## start Dataset content

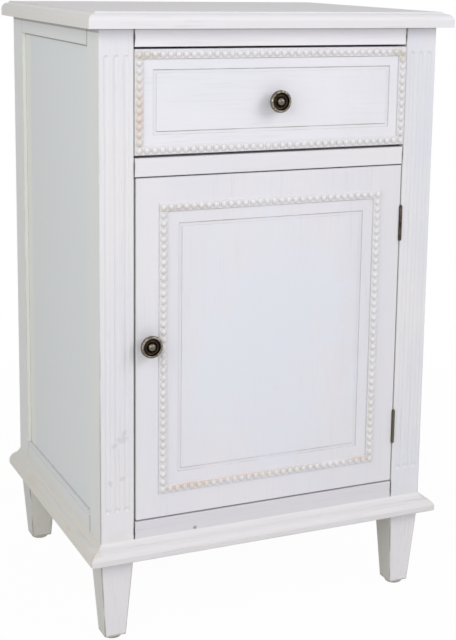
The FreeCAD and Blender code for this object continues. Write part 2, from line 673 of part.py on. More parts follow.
def make_legs():
    """The tapered legs, their hanger bolts and the glides under them."""
    rows = {"front": FRONT + POST_W / 2, "back": BACK - POST_W / 2}
    bolts, glides = [], []
    for row, y in rows.items():
        for side, name in ((-1, "left"), (1, "right")):
            x = side * (HALF_W - POST_W / 2)
            ends = [eased_square(x, y, GLIDE_H, LEG_FOOT_W), eased_square(x, y, BASE_Z, POST_W)]
            into = V(0, 0, GLIDE_NAIL_L + OVERRUN + BORE_PLAY)
            nail_hole = rod(GLIDE_NAIL_R + BORE_PLAY, V(x, y, GLIDE_H - OVERRUN), into)
            leg = Part.makeLoft(ends, True, True)
            pieces[row + "_" + name + "_leg"] = leg.cut([leg_bolt_hole(side, y), nail_hole])
            bolts.append(leg_bolt(side, y))
            disc = rod(GLIDE_R, V(x, y, 0), V(0, 0, GLIDE_H))
            foot = [edge for edge in disc.Edges if edge.BoundBox.ZMax < GLIDE_EDGE]
            disc = disc.makeFillet(GLIDE_EDGE, foot)
            glides.append(disc.fuse(rod(GLIDE_NAIL_R, V(x, y, GLIDE_H), V(0, 0, GLIDE_NAIL_L))))
    pieces["leg_bolts"] = Part.makeCompound(bolts)
    pieces["glides"] = Part.makeCompound(glides)


def make_drawer():
    """The drawer: front, sides, back, bottom, stop tab, beading and knob."""
    x, z = (-DRAWER_EDGE, DRAWER_EDGE), DRAWER_FRONT_Z
    side_in = DRAWER_EDGE - DRAWER_SIDE_T
    side_y = (FRONT + DRAWER_FRONT_T - DRAWER_LAP, DRAWER_END)
    bottom_x = grown((-side_in, side_in), PANEL_GROOVE)
    bottom_y = (FRONT + DRAWER_FRONT_T - PANEL_GROOVE, DRAWER_END)
    seat = block(bottom_x, grown(bottom_y, PANEL_PLAY), grown(DRAWER_BOTTOM_Z, PANEL_PLAY / 2))
    laps = [block(mirrored(side, side_in, DRAWER_EDGE), side_y, DRAWER_SIDE_Z) for side in (-1, 1)]
    front = board(x, (FRONT, FRONT + DRAWER_FRONT_T), z)
    front = front.cut(laps + [seat, knob_hole(0, DRAWER_KNOB_Z, DRAWER_FRONT_T)])
    pieces["drawer_front"] = scribed(front, x, z, DRAWER_SCRIBE_INSETS)
    for side, name in zip((-1, 1), ("left", "right")):
        pieces["drawer_" + name + "_side"] = laps[(side + 1) // 2].cut(seat)
    back_z = (DRAWER_BOTTOM_Z[1], DRAWER_SIDE_Z[1] - DRAWER_BACK_DROP)
    back_y = (DRAWER_END - DRAWER_SIDE_T, DRAWER_END)
    pieces["drawer_back"] = board((-side_in, side_in), back_y, back_z)
    pieces["drawer_bottom"] = block(grown(bottom_x, -PANEL_PLAY), bottom_y, DRAWER_BOTTOM_Z)
    tab_z = (back_z[1] - STOP_TAB_FOOT, CARCASE_TOP - STOP_TAB_CLEAR)
    tab_y = (back_y[0] - STOP_TAB_T, back_y[0])
    pieces["drawer_stop_tab"] = board((-STOP_TAB_W / 2, STOP_TAB_W / 2), tab_y, tab_z)
    pieces["drawer_beading"] = bead_frame(*inside(x, z, DRAWER_BEAD_INSETS))
    pieces["drawer_knob"] = knob(0, DRAWER_KNOB_Z)
    pieces["drawer_knob_screw"] = knob_screw(0, DRAWER_KNOB_Z, DRAWER_FRONT_T)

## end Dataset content

### Exercise requirements
Return each line of the data exactly as written above.

### Answer
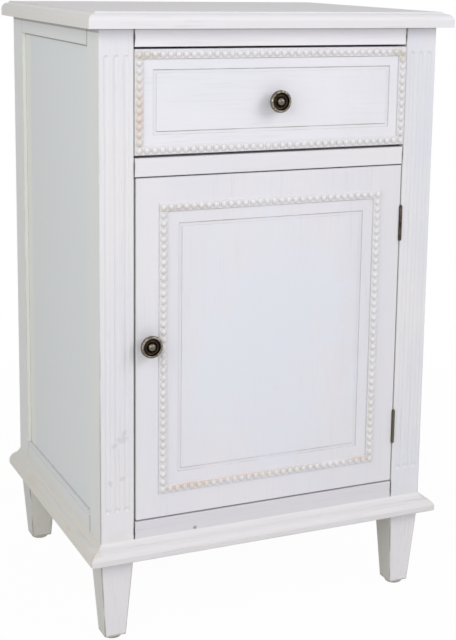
The FreeCAD and Blender code for this object continues. Write part 2, from line 673 of part.py on. More parts follow.
def make_legs():
    """The tapered legs, their hanger bolts and the glides under them."""
    rows = {"front": FRONT + POST_W / 2, "back": BACK - POST_W / 2}
    bolts, glides = [], []
    for row, y in rows.items():
        for side, name in ((-1, "left"), (1, "right")):
            x = side * (HALF_W - POST_W / 2)
            ends = [eased_square(x, y, GLIDE_H, LEG_FOOT_W), eased_square(x, y, BASE_Z, POST_W)]
            into = V(0, 0, GLIDE_NAIL_L + OVERRUN + BORE_PLAY)
            nail_hole = rod(GLIDE_NAIL_R + BORE_PLAY, V(x, y, GLIDE_H - OVERRUN), into)
            leg = Part.makeLoft(ends, True, True)
            pieces[row + "_" + name + "_leg"] = leg.cut([leg_bolt_hole(side, y), nail_hole])
            bolts.append(leg_bolt(side, y))
            disc = rod(GLIDE_R, V(x, y, 0), V(0, 0, GLIDE_H))
            foot = [edge for edge in disc.Edges if edge.BoundBox.ZMax < GLIDE_EDGE]
            disc = disc.makeFillet(GLIDE_EDGE, foot)
            glides.append(disc.fuse(rod(GLIDE_NAIL_R, V(x, y, GLIDE_H), V(0, 0, GLIDE_NAIL_L))))
    pieces["leg_bolts"] = Part.makeCompound(bolts)
    pieces["glides"] = Part.makeCompound(glides)


def make_drawer():
    """The drawer: front, sides, back, bottom, stop tab, beading and knob."""
    x, z = (-DRAWER_EDGE, DRAWER_EDGE), DRAWER_FRONT_Z
    side_in = DRAWER_EDGE - DRAWER_SIDE_T
    side_y = (FRONT + DRAWER_FRONT_T - DRAWER_LAP, DRAWER_END)
    bottom_x = grown((-side_in, side_in), PANEL_GROOVE)
    bottom_y = (FRONT + DRAWER_FRONT_T - PANEL_GROOVE, DRAWER_END)
    seat = block(bottom_x, grown(bottom_y, PANEL_PLAY), grown(DRAWER_BOTTOM_Z, PANEL_PLAY / 2))
    laps = [block(mirrored(side, side_in, DRAWER_EDGE), side_y, DRAWER_SIDE_Z) for side in (-1, 1)]
    front = board(x, (FRONT, FRONT + DRAWER_FRONT_T), z)
    front = front.cut(laps + [seat, knob_hole(0, DRAWER_KNOB_Z, DRAWER_FRONT_T)])
    pieces["drawer_front"] = scribed(front, x, z, DRAWER_SCRIBE_INSETS)
    for side, name in zip((-1, 1), ("left", "right")):
        pieces["drawer_" + name + "_side"] = laps[(side + 1) // 2].cut(seat)
    back_z = (DRAWER_BOTTOM_Z[1], DRAWER_SIDE_Z[1] - DRAWER_BACK_DROP)
    back_y = (DRAWER_END - DRAWER_SIDE_T, DRAWER_END)
    pieces["drawer_back"] = board((-side_in, side_in), back_y, back_z)
    pieces["drawer_bottom"] = block(grown(bottom_x, -PANEL_PLAY), bottom_y, DRAWER_BOTTOM_Z)
    tab_z = (back_z[1] - STOP_TAB_FOOT, CARCASE_TOP - STOP_TAB_CLEAR)
    tab_y = (back_y[0] - STOP_TAB_T, back_y[0])
    pieces["drawer_stop_tab"] = board((-STOP_TAB_W / 2, STOP_TAB_W / 2), tab_y, tab_z)
    pieces["drawer_beading"] = bead_frame(*inside(x, z, DRAWER_BEAD_INSETS))
    pieces["drawer_knob"] = knob(0, DRAWER_KNOB_Z)
    pieces["drawer_knob_screw"] = knob_screw(0, DRAWER_KNOB_Z, DRAWER_FRONT_T)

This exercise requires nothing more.